Since the speech decoder 100 has the same configuration as the
speech decoder described with reference to FIGS. 2 and 3, it will
not be described.
[0113] The digital-analog converter 60 converts digital speech data
recovered as a speech signal into an analog speech signal, which is
output to a speaker.
[0114] The apparatus for transmitting and receiving a speech signal
that performs the method for concealing frame loss according to an
exemplary embodiment of the present invention may be applied to
VoIP terminals and even to VoWiFi terminals.
[0115] In order to evaluate the performance of the method for
concealing frame loss according to an exemplary embodiment of the
present invention, 48 Korean men's speeches and 48 Korean women's
speeches, each having a length of 8 seconds, were selected as test
data from a NTT-AT database [NTT-AT, Multi-lingual speech database
for telephonemetry, 1994]. Modified IRS filtering is applied to
each stored speech signal at 16 kHz, which was then down-sampled to
8 kHz and used as an input signal of G.729 [ITU-T Recommendation
G.729, Coding of speech at 8 kbits/s using conjugate-structure
code-excited linear prediction (CS-ACELP), February 1996].
[0116] A Gilbert-Elliot model defined in ITU-T standard G.191
[ITU-T Recommendation G.191, Software Tools for Speech and Audio
Coding Standardization, November, 2000] was used for frame loss
circumference. Using the frame loss model, loss patterns were
generated at frame loss rates of 3% and 5%, and manually modified
so that the numbers of continuously lost frames were 2, 3, 4, 5,
and 6. PESQ [ITU-T Recommendation P.862, Perceptual Evaluation of
Speech Quality (PESQ), An Objective Method for End-to-End Speech
Quality Assessment of Narrowband Telephone Networks and Speech
Coders, February, 2001], which is an objective evaluation method
for speech quality provided by the ITU-T, and subjective speech
quality evaluation were used as performance evaluation methods in
order to compare the performance of a standard method for
concealing frame loss implemented on G.729 (hereinafter, referred
to as the G.729 method), a method for concealing frame loss based
on a voicing probability, and a method for concealing frame loss
based on a voicing probability according to the present
invention.
[0117] FIG. 14 is a graph showing a comparison of recovered
waveforms among a conventional method for concealing frame loss, a
G.729 method for concealing frame loss, and the method for
concealing frame loss according to the present invention.

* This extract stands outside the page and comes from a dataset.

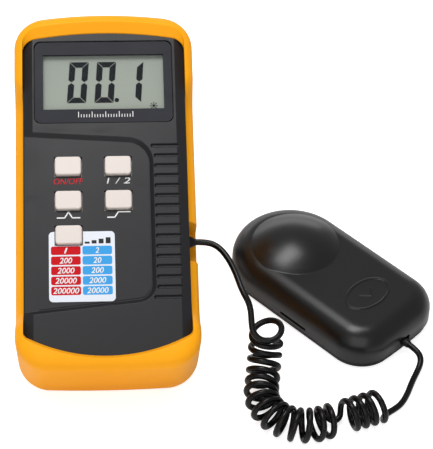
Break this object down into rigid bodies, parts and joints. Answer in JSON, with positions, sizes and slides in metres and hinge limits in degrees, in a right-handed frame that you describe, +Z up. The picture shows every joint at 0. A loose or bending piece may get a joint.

[0118] Referring to FIG. 14, the experiment showed that a waveform
indicated by a graph 502 was obtained when a bit stream produced by
encoding original speech transmitted from a transmitting stage
(indicated by a graph 501) with G.729 was decoded without loss.
When continuous frame loss occurred as indicated by graph 503, the
frame was recovered into a waveform as indicated by graph 504 using
the G.729 method and into a waveform as indicated by graph 505
using the conventional method. Here, the conventional method for
concealing continuous frame loss was disclosed in "G.729 Frame Loss
Concealing Algorithm that is Robust to Continuous Frame Loss", May
19, 2007 (The Korean Society of Phonetic Sciences and Speech
Technology, Semiannual, Cho Chung-sang, Lee Young-Han, and Kim
Heung-Kuk).
[0119] The frame was recovered into a waveform as indicated by
graph 506 by using the method for concealing frame loss according
to the present invention as shown in FIG. 4.
[0120] It can be seen that graphs 504 and 505 of the G.729 method
and the conventional method are very different from graph 502
showing a waveform recovered without loss when continuous frame
loss occurred, as indicated by dotted portions of graphs 504 and
505. Meanwhile the, inventive method is capable of recovering
speech similar to the original speech, even when continuous frame
loss occurs, as indicated by a dotted portion of graph 506.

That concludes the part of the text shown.